RSoC: GDB for Redox - part 0

By jD91mZM2 on
GDB Crash

We’re here. The moment you’ve all been waiting for, the end of our journey is at hand.

No, not really. I’m somewhat exaggerating. What you’re seeing in this picture is actually a crash, and stuff doesn’t work at all. Let’s back up. How did we get here?

Introduction

As you might know, last year I spent the summer implementing a ptrace-alternative for Redox OS. It’s a powerful system where the tracing is done using a file handle. You can read all about the design over at the RFC. Thanks to this system I also got strace working, and then I started working on a simple gdbserver in Rust, for both Linux and Redox, but mainly Linux at that point, to lay the foundation for debugging on Redox using a Rust-based program.

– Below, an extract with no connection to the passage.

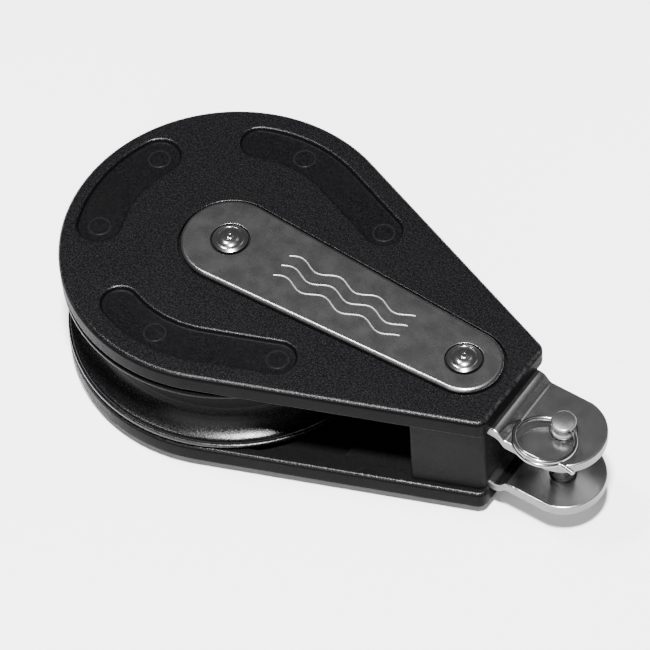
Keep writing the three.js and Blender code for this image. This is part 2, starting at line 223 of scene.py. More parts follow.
class Shell:
    def __init__(self):
        self.bm = bmesh.new()

    def loop(self, points, z):
        return [self.bm.verts.new((x, y, z)) for x, y in points]

    def bridge(self, a, b):
        n = len(a)
        for i in range(n):
            self.bm.faces.new((a[i], a[(i + 1) % n], b[(i + 1) % n], b[i]))

    def bridge_all(self, loops):
        for a, b in zip(loops, loops[1:]):
            self.bridge(a, b)

    def stack(self, outline, profile, first):
        """Wall of outlines at a profile's insets and heights, on from a first loop. Returns the last."""
        loops = [first] + [self.loop(outline(inset), z) for inset, z in profile]
        self.bridge_all(loops)
        return loops[-1]

    def bore(self, x, profile):
        """Round hole of (radius, z) steps, from the top down. Returns its top and bottom loops."""
        loops = [self.loop(ring(x, 0, r, 64), z) for r, z in profile]
        self.bridge_all(loops)
        return loops[0], loops[-1]

    def fill(self, *loops):
        edges = []
        for points in loops:
            for i, v in enumerate(points):
                w = points[(i + 1) % len(points)]
                edges.append(self.bm.edges.get((v, w)) or self.bm.edges.new((v, w)))
        bmesh.ops.triangle_fill(self.bm, use_beauty=True, use_dissolve=False, edges=edges)

    def mesh(self, name):
        bmesh.ops.recalc_face_normals(self.bm, faces=self.bm.faces)
        data = bpy.data.meshes.new(name)
        self.bm.to_mesh(data)
        self.bm.free()
        obj = bpy.data.objects.new(name, data)
        bpy.context.scene.collection.objects.link(obj)
        return obj


def carve(obj, *cutters):
    for cutter in cutters:
        mod = obj.modifiers.new("cut", "BOOLEAN")
        mod.operation = "DIFFERENCE"
        mod.solver = "EXACT"
        mod.object = cutter
        graph = bpy.context.evaluated_depsgraph_get()
        data = bpy.data.meshes.new_from_object(obj.evaluated_get(graph))
        obj.modifiers.clear()
        obj.data = data
        bpy.data.objects.remove(cutter)
    return obj


def prism(points, z0, z1, holes=()):
    s = Shell()
    low = [s.loop(p, z0) for p in (points, *holes)]
    high = [s.loop(p, z1) for p in (points, *holes)]
    for a, b in zip(low, high):
        s.bridge(a, b)
    s.fill(*low)
    s.fill(*high)
    return s.mesh("cutter")


def lathe(profile, n=96, x=0.0):
    """Turned body of (r, z) points: a closed loop, or a profile that starts and ends on the axis."""
    s = Shell()
    rings = []
    for r, z in profile:
        if r == 0:
            rings.append([s.bm.verts.new((x, 0, z))])
        else:
            rings.append(s.loop(ring(x, 0, r, n), z))
    pairs = list(zip(rings, rings[1:]))
    if profile[0][0] != 0:
        pairs.append((rings[-1], rings[0]))
    for a, b in pairs:
        if len(a) == 1 or len(b) == 1:
            tip, rim = (a[0], b) if len(a) == 1 else (b[0], a)
            for i in range(n):
                s.bm.faces.new((tip, rim[i], rim[(i + 1) % n]))
        else:
            s.bridge(a, b)
    return s


def place(obj, name, node, body, material, flip=False, sharp=32):
    """Turns a mesh made in mm into a named piece that stands for a CAD node. The lower half is flipped."""
    obj.name = name
    if flip:
        to_middle = Matrix.Translation((0, 0, -MID))
        turn_over = Matrix.Rotation(math.pi, 4, "X")
        obj.data.transform(Matrix.Translation((0, 0, MID)) @ turn_over @ to_middle)
    obj.data.transform(Matrix.Scale(MM, 4))
    obj.data.shade_smooth()
    obj.data.set_sharp_from_angle(angle=math.radians(sharp))
    weighted = obj.modifiers.new("weighted", "WEIGHTED_NORMAL")
    weighted.keep_sharp = True
    obj.data.materials.clear()
    obj.data.materials.append(material)
    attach(obj, body)
    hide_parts(node)
    return obj


# ---------------------------------------------------------------- material nodes

def grey(value):
    return (value, value, value)


def scaled(colour, factor, lift=0.0):
    return tuple(min(1, c * factor + lift) for c in colour)


def graph_for(name):
    mat = bpy.data.materials.new(name)
    mat.use_nodes = True
    tree = mat.node_tree
    tree.nodes.clear()
    out = tree.nodes.new("ShaderNodeOutputMaterial")
    shader = tree.nodes.new("ShaderNodeBsdfPrincipled")
    tree.links.new(shader.outputs["BSDF"], out.inputs["Surface"])
    coord = tree.nodes.new("ShaderNodeTexCoord")
    return mat, tree, shader, coord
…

This week, I’ve been using the remnants of last year to work on porting this debugging server to Redox. To do this, I had to make some more changes to the kernel side of things.

Changes to ptrace

Write should not wait

The first change, I did because the write system call has been used in the previous ptrace implementation to wait for an event to happen, only to later be read from an event queue. This lead to some funkiness around the PTRACE_FLAG_WAIT flag - mainly it did multiple things. Now it’s deleted all together :)

Before:

tracer.write(&[PTRACE_FLAG_WAIT]); // blocks until event

let mut event = Event {};
tracer.read(&mut event); // reads event

After:

let mut event = Event {};
tracer.read(&mut event); // blocks & reads event

Read executable name

The GDB server needed to be able to read a process' executable name, which wasn’t possible in Redox. A process could read its own info using sys:/exe, but it couldn’t read another’s executable name. I talked to Jeremy Soller (the BDFL), and we decided that I should implement a virtual file called proc:<pid>/exe (similar to /proc/<pid>/exe in Linux) and read from that. So I did. And it works :D

Pause on fexec

So, this change I’m not actually sure about. But from what I could tell, a debugger should be able to control the process before it actually starts. So I implemented a stop breakpoint PTRACE_STOP_EXEC to stop on the end of the fexec syscall, with registers of the new executable, right before switching to it. The implementation was quite difficult because switching to usermode wasn’t done using the traditional interrupt workflow (maybe I should fix that?), but rather using some assembly code that cleaned all registers and returned to userspace. This means I had to sort of pretend there was a stack there before letting ptrace expose the registers to the tracer.

Current state

With these ptrace changes, I was able to start porting my simple gdbserver to Redox. It went mostly painlessly, but it’s still not working great. I can do basic breakpoint setting and continuing, but it seems like the underlying process crashes at some points, and I really don’t know why. Perhaps I need to strace the gdbserver…

That’s this week. See you after the next!